Notable projects include:
• Condor – The goal of this project is to develop, implement, deploy and evaluate mechanisms and policies that support high throughput computing on large collections of distributively owned computing resources. Condor is a specialized workload management system for compute-intensive jobs. Like other full-featured batch systems, Condor provides a job queuing mechanism, scheduling policy, priority scheme, and resource monitoring and resource management. The Condor Team continues to build software tools that enable scientists and engineers to increase their computing throughput.
• TeraGrid – This project is an open scientific discovery infrastructure combining resources at eight partner sites to create an integrated, persistent computational resource. It is coordinated through the Grid Infrastructure Group at the University of Chicago, working in partnership with the Resource Provider sites that participated in the TeraGrid construction project. Deployment was completed in September 2004, bringing more than 40 teraflops of computing power, nearly 4 petabytes of rotating storage, and specialized data analysis and visualization resources into production. A dedicated national network interconnects the whole at 10-30 gigabits per second.
• NEES – NEES’s grid links earthquake researchers across the United States with computing resources and research equipment, allowing collaborative teams to plan, perform and publish their experiments. It is maintained by the NEES consortium.

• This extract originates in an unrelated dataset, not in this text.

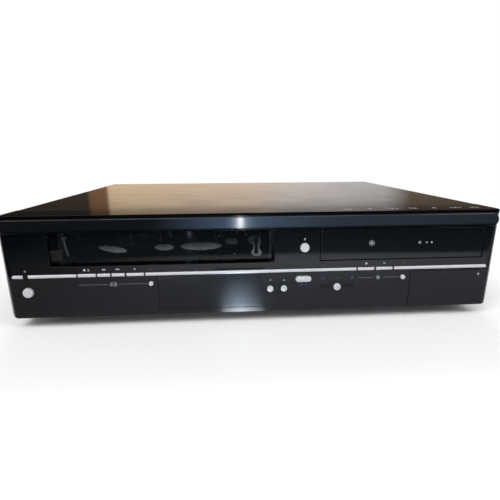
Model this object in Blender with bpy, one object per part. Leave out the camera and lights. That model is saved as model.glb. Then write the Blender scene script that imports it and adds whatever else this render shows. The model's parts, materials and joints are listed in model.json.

• Bioinformatics Information Research Network – BIRN is a National Institutes of Health initiative that fosters distributed collaborations in biomedical science. The BIRN data grid is used for computational and data sharing.
POTENTIAL IMPACTS
Grid computing promises to deliver to the computing world what it successfully delivered to the networking world: an information technology service based on distributed architecture that is ubiquitous, flexible, and always available. This promise cannot be realized without a network able to support and link the various elements that make up the grid – in a secure, reliable, scalable and billable way. The need for such a network – and higher level associated services or capabilities that may exploit the network – represent the key opportunities for grid technologies.